Reproduce exactly and only the lines running from the one with "for node, piece" through the one with "obj.parent = None", both end lines included.

=-=-=-=-=

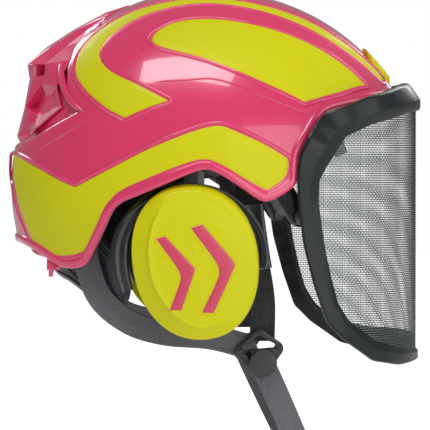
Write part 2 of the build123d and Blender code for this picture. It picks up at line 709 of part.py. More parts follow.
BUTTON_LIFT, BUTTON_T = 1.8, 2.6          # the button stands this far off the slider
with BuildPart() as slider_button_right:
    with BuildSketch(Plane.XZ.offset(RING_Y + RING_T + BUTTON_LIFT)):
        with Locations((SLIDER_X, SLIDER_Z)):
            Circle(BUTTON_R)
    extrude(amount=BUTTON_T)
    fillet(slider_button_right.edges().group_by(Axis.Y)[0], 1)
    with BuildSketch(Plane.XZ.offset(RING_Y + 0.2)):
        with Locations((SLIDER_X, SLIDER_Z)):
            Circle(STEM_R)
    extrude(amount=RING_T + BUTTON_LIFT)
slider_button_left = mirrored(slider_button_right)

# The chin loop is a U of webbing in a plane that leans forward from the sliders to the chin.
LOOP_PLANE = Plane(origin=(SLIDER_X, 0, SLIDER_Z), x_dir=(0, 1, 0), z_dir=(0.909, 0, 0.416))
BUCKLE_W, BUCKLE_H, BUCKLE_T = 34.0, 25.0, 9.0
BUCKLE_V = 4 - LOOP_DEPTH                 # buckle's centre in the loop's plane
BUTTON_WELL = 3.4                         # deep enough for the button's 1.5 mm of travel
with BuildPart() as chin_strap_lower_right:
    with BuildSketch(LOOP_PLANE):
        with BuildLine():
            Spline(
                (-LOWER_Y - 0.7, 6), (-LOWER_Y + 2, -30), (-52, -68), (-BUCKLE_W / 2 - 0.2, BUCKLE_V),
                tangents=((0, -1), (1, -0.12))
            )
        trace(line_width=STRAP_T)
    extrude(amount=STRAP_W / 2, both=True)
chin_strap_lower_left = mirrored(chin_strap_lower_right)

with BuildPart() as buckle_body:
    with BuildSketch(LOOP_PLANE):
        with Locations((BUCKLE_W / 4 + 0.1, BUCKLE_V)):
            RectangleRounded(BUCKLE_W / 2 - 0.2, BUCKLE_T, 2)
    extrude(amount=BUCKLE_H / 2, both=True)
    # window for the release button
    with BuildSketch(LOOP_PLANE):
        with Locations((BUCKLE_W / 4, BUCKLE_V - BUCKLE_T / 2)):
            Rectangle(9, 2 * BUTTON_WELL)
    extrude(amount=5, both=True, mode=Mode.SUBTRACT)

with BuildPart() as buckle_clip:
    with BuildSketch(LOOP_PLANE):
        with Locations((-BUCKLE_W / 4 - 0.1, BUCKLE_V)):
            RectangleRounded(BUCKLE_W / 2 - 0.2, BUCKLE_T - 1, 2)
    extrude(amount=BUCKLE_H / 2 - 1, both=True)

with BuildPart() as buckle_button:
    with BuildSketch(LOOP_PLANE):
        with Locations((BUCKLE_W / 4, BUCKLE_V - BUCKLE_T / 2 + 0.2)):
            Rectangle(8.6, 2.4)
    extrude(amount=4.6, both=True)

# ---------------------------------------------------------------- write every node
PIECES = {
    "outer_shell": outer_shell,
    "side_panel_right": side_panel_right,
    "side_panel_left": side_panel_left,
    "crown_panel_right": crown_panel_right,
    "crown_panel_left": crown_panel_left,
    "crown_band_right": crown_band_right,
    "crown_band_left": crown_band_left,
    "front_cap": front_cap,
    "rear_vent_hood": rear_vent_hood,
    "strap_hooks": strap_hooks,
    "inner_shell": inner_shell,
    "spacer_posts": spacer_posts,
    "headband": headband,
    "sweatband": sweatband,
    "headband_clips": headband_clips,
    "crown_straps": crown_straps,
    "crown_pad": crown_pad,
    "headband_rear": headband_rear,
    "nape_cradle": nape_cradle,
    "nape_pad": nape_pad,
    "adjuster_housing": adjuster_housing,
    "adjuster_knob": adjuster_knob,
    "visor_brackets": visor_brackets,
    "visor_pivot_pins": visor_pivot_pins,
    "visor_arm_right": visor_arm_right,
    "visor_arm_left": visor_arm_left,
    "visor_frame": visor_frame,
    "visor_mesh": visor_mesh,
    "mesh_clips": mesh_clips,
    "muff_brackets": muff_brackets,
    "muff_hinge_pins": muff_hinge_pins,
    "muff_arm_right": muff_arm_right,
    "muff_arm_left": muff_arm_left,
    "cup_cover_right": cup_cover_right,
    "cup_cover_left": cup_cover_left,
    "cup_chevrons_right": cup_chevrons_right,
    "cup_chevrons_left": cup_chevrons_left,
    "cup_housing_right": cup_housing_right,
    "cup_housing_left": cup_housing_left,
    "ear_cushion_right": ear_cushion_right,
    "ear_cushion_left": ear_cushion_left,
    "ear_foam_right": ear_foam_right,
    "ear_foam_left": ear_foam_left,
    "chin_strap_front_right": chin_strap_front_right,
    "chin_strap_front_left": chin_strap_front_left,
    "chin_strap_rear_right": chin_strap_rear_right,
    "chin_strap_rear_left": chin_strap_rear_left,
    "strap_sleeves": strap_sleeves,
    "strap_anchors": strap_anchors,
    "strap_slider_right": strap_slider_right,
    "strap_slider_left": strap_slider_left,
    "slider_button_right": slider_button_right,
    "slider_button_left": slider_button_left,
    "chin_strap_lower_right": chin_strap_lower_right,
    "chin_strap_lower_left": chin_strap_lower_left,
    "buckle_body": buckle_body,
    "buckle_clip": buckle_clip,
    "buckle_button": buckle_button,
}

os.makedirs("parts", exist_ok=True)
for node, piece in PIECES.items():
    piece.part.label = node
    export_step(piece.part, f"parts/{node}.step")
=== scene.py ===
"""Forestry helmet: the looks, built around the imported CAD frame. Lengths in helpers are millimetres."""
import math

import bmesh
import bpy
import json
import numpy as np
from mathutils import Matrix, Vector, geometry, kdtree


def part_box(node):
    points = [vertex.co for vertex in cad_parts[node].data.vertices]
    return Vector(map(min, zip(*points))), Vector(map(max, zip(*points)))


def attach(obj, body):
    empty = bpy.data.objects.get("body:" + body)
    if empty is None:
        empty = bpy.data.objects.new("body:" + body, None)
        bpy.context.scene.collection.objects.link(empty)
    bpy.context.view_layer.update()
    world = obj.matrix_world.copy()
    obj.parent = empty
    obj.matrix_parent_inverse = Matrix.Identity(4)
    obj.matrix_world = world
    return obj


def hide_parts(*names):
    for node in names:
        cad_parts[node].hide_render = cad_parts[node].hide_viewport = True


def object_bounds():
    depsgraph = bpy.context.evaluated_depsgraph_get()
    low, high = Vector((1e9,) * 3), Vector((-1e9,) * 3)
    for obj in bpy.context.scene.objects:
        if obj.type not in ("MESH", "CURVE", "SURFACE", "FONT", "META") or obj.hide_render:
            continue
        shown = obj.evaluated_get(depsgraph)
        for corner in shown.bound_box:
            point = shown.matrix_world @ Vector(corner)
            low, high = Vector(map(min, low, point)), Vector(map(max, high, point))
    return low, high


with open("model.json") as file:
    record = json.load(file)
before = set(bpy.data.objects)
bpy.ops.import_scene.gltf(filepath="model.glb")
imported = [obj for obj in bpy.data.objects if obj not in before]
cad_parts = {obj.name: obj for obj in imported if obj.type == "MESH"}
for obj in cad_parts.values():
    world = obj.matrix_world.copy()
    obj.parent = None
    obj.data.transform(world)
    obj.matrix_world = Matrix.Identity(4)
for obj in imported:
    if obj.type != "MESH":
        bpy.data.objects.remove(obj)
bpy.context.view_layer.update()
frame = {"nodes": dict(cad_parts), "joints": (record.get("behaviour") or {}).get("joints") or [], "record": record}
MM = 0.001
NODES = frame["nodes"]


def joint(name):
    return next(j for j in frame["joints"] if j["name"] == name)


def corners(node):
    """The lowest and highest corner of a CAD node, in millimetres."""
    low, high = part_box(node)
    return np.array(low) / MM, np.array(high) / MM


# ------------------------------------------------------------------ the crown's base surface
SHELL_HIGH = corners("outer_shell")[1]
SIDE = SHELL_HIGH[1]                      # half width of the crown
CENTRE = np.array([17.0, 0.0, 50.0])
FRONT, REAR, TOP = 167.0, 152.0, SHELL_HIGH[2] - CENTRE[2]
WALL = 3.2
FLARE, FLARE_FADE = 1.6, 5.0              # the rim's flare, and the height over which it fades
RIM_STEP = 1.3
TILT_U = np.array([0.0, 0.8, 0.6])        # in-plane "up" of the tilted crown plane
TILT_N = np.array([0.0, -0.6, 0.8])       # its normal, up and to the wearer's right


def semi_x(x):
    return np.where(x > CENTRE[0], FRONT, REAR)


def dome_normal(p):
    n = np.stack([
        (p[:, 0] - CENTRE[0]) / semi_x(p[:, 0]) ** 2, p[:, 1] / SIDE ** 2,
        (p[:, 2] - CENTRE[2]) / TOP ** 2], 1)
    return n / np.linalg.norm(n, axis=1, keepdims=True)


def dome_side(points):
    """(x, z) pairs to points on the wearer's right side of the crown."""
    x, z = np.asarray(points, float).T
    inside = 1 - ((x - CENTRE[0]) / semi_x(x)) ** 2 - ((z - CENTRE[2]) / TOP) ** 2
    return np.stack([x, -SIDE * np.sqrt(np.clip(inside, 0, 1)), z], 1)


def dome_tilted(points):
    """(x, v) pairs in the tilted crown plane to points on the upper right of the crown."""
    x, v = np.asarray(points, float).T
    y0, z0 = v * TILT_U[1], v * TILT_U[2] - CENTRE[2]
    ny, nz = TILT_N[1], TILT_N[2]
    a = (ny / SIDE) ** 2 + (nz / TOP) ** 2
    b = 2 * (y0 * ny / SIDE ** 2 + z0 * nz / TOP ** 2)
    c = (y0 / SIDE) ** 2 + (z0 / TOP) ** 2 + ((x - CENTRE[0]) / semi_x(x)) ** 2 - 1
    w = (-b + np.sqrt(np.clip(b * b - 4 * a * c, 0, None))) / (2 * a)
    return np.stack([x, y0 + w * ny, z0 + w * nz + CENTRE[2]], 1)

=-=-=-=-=

| RIGHT ANSWER |
for node, piece in PIECES.items():
    piece.part.label = node
    export_step(piece.part, f"parts/{node}.step")
=== scene.py ===
"""Forestry helmet: the looks, built around the imported CAD frame. Lengths in helpers are millimetres."""
import math

import bmesh
import bpy
import json
import numpy as np
from mathutils import Matrix, Vector, geometry, kdtree


def part_box(node):
    points = [vertex.co for vertex in cad_parts[node].data.vertices]
    return Vector(map(min, zip(*points))), Vector(map(max, zip(*points)))


def attach(obj, body):
    empty = bpy.data.objects.get("body:" + body)
    if empty is None:
        empty = bpy.data.objects.new("body:" + body, None)
        bpy.context.scene.collection.objects.link(empty)
    bpy.context.view_layer.update()
    world = obj.matrix_world.copy()
    obj.parent = empty
    obj.matrix_parent_inverse = Matrix.Identity(4)
    obj.matrix_world = world
    return obj


def hide_parts(*names):
    for node in names:
        cad_parts[node].hide_render = cad_parts[node].hide_viewport = True


def object_bounds():
    depsgraph = bpy.context.evaluated_depsgraph_get()
    low, high = Vector((1e9,) * 3), Vector((-1e9,) * 3)
    for obj in bpy.context.scene.objects:
        if obj.type not in ("MESH", "CURVE", "SURFACE", "FONT", "META") or obj.hide_render:
            continue
        shown = obj.evaluated_get(depsgraph)
        for corner in shown.bound_box:
            point = shown.matrix_world @ Vector(corner)
            low, high = Vector(map(min, low, point)), Vector(map(max, high, point))
    return low, high


with open("model.json") as file:
    record = json.load(file)
before = set(bpy.data.objects)
bpy.ops.import_scene.gltf(filepath="model.glb")
imported = [obj for obj in bpy.data.objects if obj not in before]
cad_parts = {obj.name: obj for obj in imported if obj.type == "MESH"}
for obj in cad_parts.values():
    world = obj.matrix_world.copy()
    obj.parent = None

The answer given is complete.